---------- Supplied information ----------

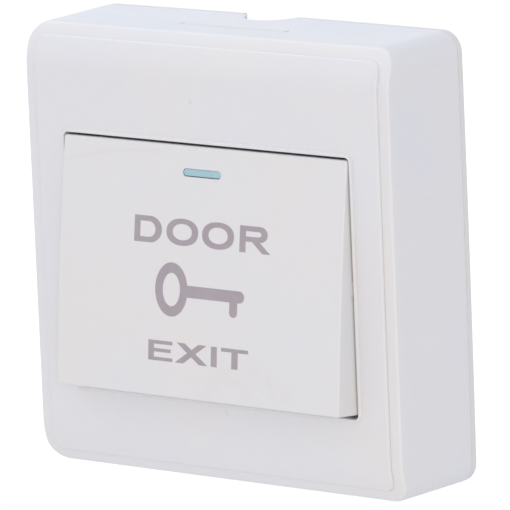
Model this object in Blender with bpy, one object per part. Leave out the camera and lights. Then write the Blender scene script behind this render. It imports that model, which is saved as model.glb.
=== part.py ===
"""Surface-mounted door exit button: a square moulded box with a raised front cover,
a large sprung rocker paddle and a small changeover switch inside.

Frame: +Z up, the front faces -Y, the wall plane is Y = 0 and X = Z = 0 is the middle
of the back plate. Lengths below are millimetres and are turned into metres when a
mesh is made.
"""
import math

import bmesh
import bpy
from mathutils import Matrix, Vector

MM = 0.001

# ---------------------------------------------------------------- driving dimensions
REAR_HALF = 43.0        # half the square outline at the wall: 86 mm box
FRONT_HALF_X = 42.85    # half width of the front rim
FRONT_HALF_Z = 42.70    # half height of the front rim
BOW = 0.19              # outward bow of each wall at its rear edge
CORNER_R = 4.0          # outer corner radius of the box
BAND_Y = -23.54         # flat part of the front rim
ROLL_TOP = 3.3          # how far the front rolls back at its top edge
ROLL_BOTTOM = 2.6       # and at its bottom edge
ROLL_LEN = 8.3          # height of the rolled zone
RAISE = 0.50            # front cover stands this much proud of the rim
LIP = 0.32              # bead round the window above the cover
WALL = 2.1              # wall thickness of the box

COVER_HALF = 40.45      # front cover, half of its square outline
COVER_R = 2.2
POCKET_GAP = 0.30
COVER_REAR_Y = -21.6
FLANGE_REAR_Y = -20.9
LEDGE_FRONT_Y = -20.6
LEDGE_REAR_Y = -19.2
LEDGE_HALF = 38.9

PLATE_HALF = 42.95      # back plate
PLATE_T = 1.5
SHELL_REAR_Y = -1.8

WIN_HALF_X = 33.74      # window
WIN_Z0, WIN_Z1 = -27.07, 22.25
WIN_R = 0.9
SKIRT_T = 1.34
SKIRT_REAR_Y = -16.8
LIP_W = 0.8

PIVOT_Y, PIVOT_Z = -21.8, -2.5
TILT = math.radians(6.75)   # paddle's lean at rest, lower edge out
ROCKER_HALF_X = 33.5
S_TOP, S_BOT = 23.86, -23.87   # along the paddle from the pivot
N_EDGE, CROWN = 5.40, 0.45     # front face ahead of the pivot, and its crown
N_REAR = -2.6
ROCKER_WALL = 1.6
ROCKER_CEIL = 3.7
AXLE_R = 1.5
SLOT_R = 1.8

SLOT_S = 18.86          # indicator, along the paddle
POST_S, POST_N = -11.4, -6.5

BOSS_XZ = 35.5
BOSS_R = 3.2
BOSS_FRONT_Y = -12.9
YOKE_Y0, YOKE_Y1 = -14.9, -13.2
YOKE_HALF_X, YOKE_HALF_Z = 37.0, 38.3
SPRING_X, SPRING_Z = 20.0, -16.6

PLUNGER_Z = -14.17
BLADE_PIVOT = (-12.8, -8.65)
TERM_X = {"common": -10.0, "closed": 0.0, "open": 10.0}
TERM_Z = -1.0

NOTCH_X, NOTCH_R = -0.85, 6.0
WIRE_HOLE = (-18.0, 18.0, 9.0, 31.0)

# ---------------------------------------------------------------- scene and materials
for o in list(bpy.data.objects):
    bpy.data.objects.remove(o)


def material(name, colour, rough, metal=0.0):
    m = bpy.data.materials.new(name)
    m.use_nodes = True
    b = m.node_tree.nodes["Principled BSDF"]
    b.inputs["Base Color"].default_value = (*colour, 1.0)
    b.inputs["Roughness"].default_value = rough
    b.inputs["Metallic"].default_value = metal
    return m


WHITE_SHELL = material("white_abs_shell", (0.82, 0.81, 0.83), 0.42)
WHITE_COVER = material("white_abs_cover", (0.83, 0.82, 0.83), 0.42)
WHITE_ROCKER = material("white_abs_rocker", (0.85, 0.84, 0.84), 0.38)
WHITE_PLATE = material("white_abs_plate", (0.76, 0.74, 0.75), 0.5)
TEAL = material("blue_green_insert", (0.36, 0.58, 0.62), 0.35)
YOKE_GREY = material("nylon_yoke", (0.62, 0.61, 0.58), 0.55)
BASE_BLACK = material("phenolic_base", (0.05, 0.05, 0.05), 0.5)
NATURAL = material("natural_nylon", (0.78, 0.76, 0.68), 0.5)
BRASS = material("brass", (0.72, 0.52, 0.24), 0.3, 1.0)
BRONZE = material("phosphor_bronze", (0.70, 0.42, 0.25), 0.3, 1.0)
SILVER = material("silver_contact", (0.80, 0.80, 0.78), 0.25, 1.0)
STEEL = material("zinc_plated_steel", (0.62, 0.63, 0.65), 0.3, 1.0)
SPRING = material("spring_steel", (0.45, 0.46, 0.48), 0.3, 1.0)


# ---------------------------------------------------------------- small modelling kit
def obj_from(bm, name="tmp"):
    bmesh.ops.recalc_face_normals(bm, faces=bm.faces)
    me = bpy.data.meshes.new(name)
    bm.to_mesh(me)
    bm.free()
    o = bpy.data.objects.new(name, me)
    bpy.context.scene.collection.objects.link(o)
    return o


def loft(rings, name="tmp"):
    """Closed solid through rings of equal point count, capped at both ends."""
    bm = bmesh.new()
    vs = [[bm.verts.new(Vector(p) * MM) for p in r] for r in rings]
    n = len(rings[0])
    for a, b in zip(vs, vs[1:]):
        for i in range(n):
            j = (i + 1) % n
            bm.faces.new((a[i], a[j], b[j], b[i]))
    bm.faces.new(list(reversed(vs[0])))
    bm.faces.new(vs[-1])
    return obj_from(bm, name)


def box(x0, x1, y0, y1, z0, z1):
    r = [(x0, z0), (x1, z0), (x1, z1), (x0, z1)]
    return loft([[(x, y, z) for x, z in r] for y in (y0, y1)])


def rounded(hx, hz, r, cx=0.0, cz=0.0, n=5, bow=0.0):
    """Rounded rectangle in X and Z, counter-clockwise; bow lifts the middle of each side."""
    pts = []
    for sx, sz, t0 in ((1, 1, 0), (-1, 1, 90), (-1, -1, 180), (1, -1, 270)):
        for k in range(n + 1):
            t = math.radians(t0 + 90.0 * k / n)
            pts.append((sx * (hx - r) + r * math.cos(t), sz * (hz - r) + r * math.sin(t)))
    if bow:
        out = []
        for i, p in enumerate(pts):
            q = pts[(i + 1) % len(pts)]
            out.append(p)
            if math.dist(p, q) > 20:
                for k in (1, 2, 3, 4, 5):
                    f = k / 6.0
                    m = [p[0] + (q[0] - p[0]) * f, p[1] + (q[1] - p[1]) * f]
                    b = bow * (1 - (2 * f - 1) ** 2)
                    axis = 0 if abs(p[0] - q[0]) < 1e-6 else 1
                    m[axis] += math.copysign(b, m[axis])
                    out.append(tuple(m))
        pts = out
    return [(cx + x, cz + z) for x, z in pts]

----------

- **Aim**:
Write out the entire listing exactly.

- **Answer to this exercise**:
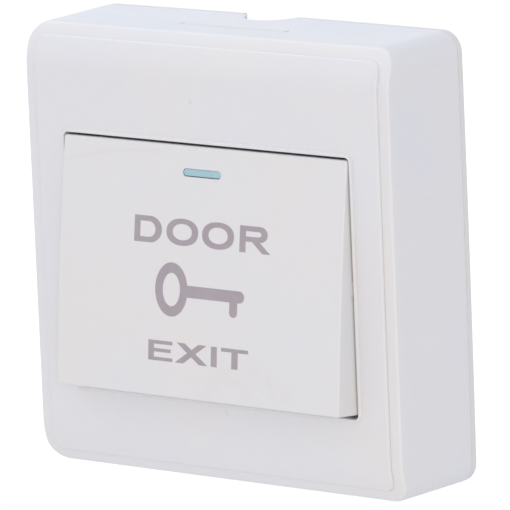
Model this object in Blender with bpy, one object per part. Leave out the camera and lights. Then write the Blender scene script behind this render. It imports that model, which is saved as model.glb.
=== part.py ===
"""Surface-mounted door exit button: a square moulded box with a raised front cover,
a large sprung rocker paddle and a small changeover switch inside.

Frame: +Z up, the front faces -Y, the wall plane is Y = 0 and X = Z = 0 is the middle
of the back plate. Lengths below are millimetres and are turned into metres when a
mesh is made.
"""
import math

import bmesh
import bpy
from mathutils import Matrix, Vector

MM = 0.001

# ---------------------------------------------------------------- driving dimensions
REAR_HALF = 43.0        # half the square outline at the wall: 86 mm box
FRONT_HALF_X = 42.85    # half width of the front rim
FRONT_HALF_Z = 42.70    # half height of the front rim
BOW = 0.19              # outward bow of each wall at its rear edge
CORNER_R = 4.0          # outer corner radius of the box
BAND_Y = -23.54         # flat part of the front rim
ROLL_TOP = 3.3          # how far the front rolls back at its top edge
ROLL_BOTTOM = 2.6       # and at its bottom edge
ROLL_LEN = 8.3          # height of the rolled zone
RAISE = 0.50            # front cover stands this much proud of the rim
LIP = 0.32              # bead round the window above the cover
WALL = 2.1              # wall thickness of the box

COVER_HALF = 40.45      # front cover, half of its square outline
COVER_R = 2.2
POCKET_GAP = 0.30
COVER_REAR_Y = -21.6
FLANGE_REAR_Y = -20.9
LEDGE_FRONT_Y = -20.6
LEDGE_REAR_Y = -19.2
LEDGE_HALF = 38.9

PLATE_HALF = 42.95      # back plate
PLATE_T = 1.5
SHELL_REAR_Y = -1.8

WIN_HALF_X = 33.74      # window
WIN_Z0, WIN_Z1 = -27.07, 22.25
WIN_R = 0.9
SKIRT_T = 1.34
SKIRT_REAR_Y = -16.8
LIP_W = 0.8

PIVOT_Y, PIVOT_Z = -21.8, -2.5
TILT = math.radians(6.75)   # paddle's lean at rest, lower edge out
ROCKER_HALF_X = 33.5
S_TOP, S_BOT = 23.86, -23.87   # along the paddle from the pivot
N_EDGE, CROWN = 5.40, 0.45     # front face ahead of the pivot, and its crown
N_REAR = -2.6
ROCKER_WALL = 1.6
ROCKER_CEIL = 3.7
AXLE_R = 1.5
SLOT_R = 1.8

SLOT_S = 18.86          # indicator, along the paddle
POST_S, POST_N = -11.4, -6.5

BOSS_XZ = 35.5
BOSS_R = 3.2
BOSS_FRONT_Y = -12.9
YOKE_Y0, YOKE_Y1 = -14.9, -13.2
YOKE_HALF_X, YOKE_HALF_Z = 37.0, 38.3
SPRING_X, SPRING_Z = 20.0, -16.6

PLUNGER_Z = -14.17
BLADE_PIVOT = (-12.8, -8.65)
TERM_X = {"common": -10.0, "closed": 0.0, "open": 10.0}
TERM_Z = -1.0

NOTCH_X, NOTCH_R = -0.85, 6.0
WIRE_HOLE = (-18.0, 18.0, 9.0, 31.0)

# ---------------------------------------------------------------- scene and materials
for o in list(bpy.data.objects):
    bpy.data.objects.remove(o)


def material(name, colour, rough, metal=0.0):
    m = bpy.data.materials.new(name)
    m.use_nodes = True
    b = m.node_tree.nodes["Principled BSDF"]
    b.inputs["Base Color"].default_value = (*colour, 1.0)
    b.inputs["Roughness"].default_value = rough
    b.inputs["Metallic"].default_value = metal
    return m


WHITE_SHELL = material("white_abs_shell", (0.82, 0.81, 0.83), 0.42)
WHITE_COVER = material("white_abs_cover", (0.83, 0.82, 0.83), 0.42)
WHITE_ROCKER = material("white_abs_rocker", (0.85, 0.84, 0.84), 0.38)
WHITE_PLATE = material("white_abs_plate", (0.76, 0.74, 0.75), 0.5)
TEAL = material("blue_green_insert", (0.36, 0.58, 0.62), 0.35)
YOKE_GREY = material("nylon_yoke", (0.62, 0.61, 0.58), 0.55)
BASE_BLACK = material("phenolic_base", (0.05, 0.05, 0.05), 0.5)
NATURAL = material("natural_nylon", (0.78, 0.76, 0.68), 0.5)
BRASS = material("brass", (0.72, 0.52, 0.24), 0.3, 1.0)
BRONZE = material("phosphor_bronze", (0.70, 0.42, 0.25), 0.3, 1.0)
SILVER = material("silver_contact", (0.80, 0.80, 0.78), 0.25, 1.0)
STEEL = material("zinc_plated_steel", (0.62, 0.63, 0.65), 0.3, 1.0)
SPRING = material("spring_steel", (0.45, 0.46, 0.48), 0.3, 1.0)


# ---------------------------------------------------------------- small modelling kit
def obj_from(bm, name="tmp"):
    bmesh.ops.recalc_face_normals(bm, faces=bm.faces)
    me = bpy.data.meshes.new(name)
    bm.to_mesh(me)
    bm.free()
    o = bpy.data.objects.new(name, me)
    bpy.context.scene.collection.objects.link(o)
    return o


def loft(rings, name="tmp"):
    """Closed solid through rings of equal point count, capped at both ends."""
    bm = bmesh.new()
    vs = [[bm.verts.new(Vector(p) * MM) for p in r] for r in rings]
    n = len(rings[0])
    for a, b in zip(vs, vs[1:]):
        for i in range(n):
            j = (i + 1) % n
            bm.faces.new((a[i], a[j], b[j], b[i]))
    bm.faces.new(list(reversed(vs[0])))
    bm.faces.new(vs[-1])
    return obj_from(bm, name)


def box(x0, x1, y0, y1, z0, z1):
    r = [(x0, z0), (x1, z0), (x1, z1), (x0, z1)]
    return loft([[(x, y, z) for x, z in r] for y in (y0, y1)])


def rounded(hx, hz, r, cx=0.0, cz=0.0, n=5, bow=0.0):
    """Rounded rectangle in X and Z, counter-clockwise; bow lifts the middle of each side."""
    pts = []
    for sx, sz, t0 in ((1, 1, 0), (-1, 1, 90), (-1, -1, 180), (1, -1, 270)):
        for k in range(n + 1):
            t = math.radians(t0 + 90.0 * k / n)
            pts.append((sx * (hx - r) + r * math.cos(t), sz * (hz - r) + r * math.sin(t)))
    if bow:
        out = []
        for i, p in enumerate(pts):
            q = pts[(i + 1) % len(pts)]
            out.append(p)
            if math.dist(p, q) > 20:
                for k in (1, 2, 3, 4, 5):
                    f = k / 6.0
                    m = [p[0] + (q[0] - p[0]) * f, p[1] + (q[1] - p[1]) * f]
                    b = bow * (1 - (2 * f - 1) ** 2)
                    axis = 0 if abs(p[0] - q[0]) < 1e-6 else 1
                    m[axis] += math.copysign(b, m[axis])
                    out.append(tuple(m))
        pts = out
    return [(cx + x, cz + z) for x, z in pts]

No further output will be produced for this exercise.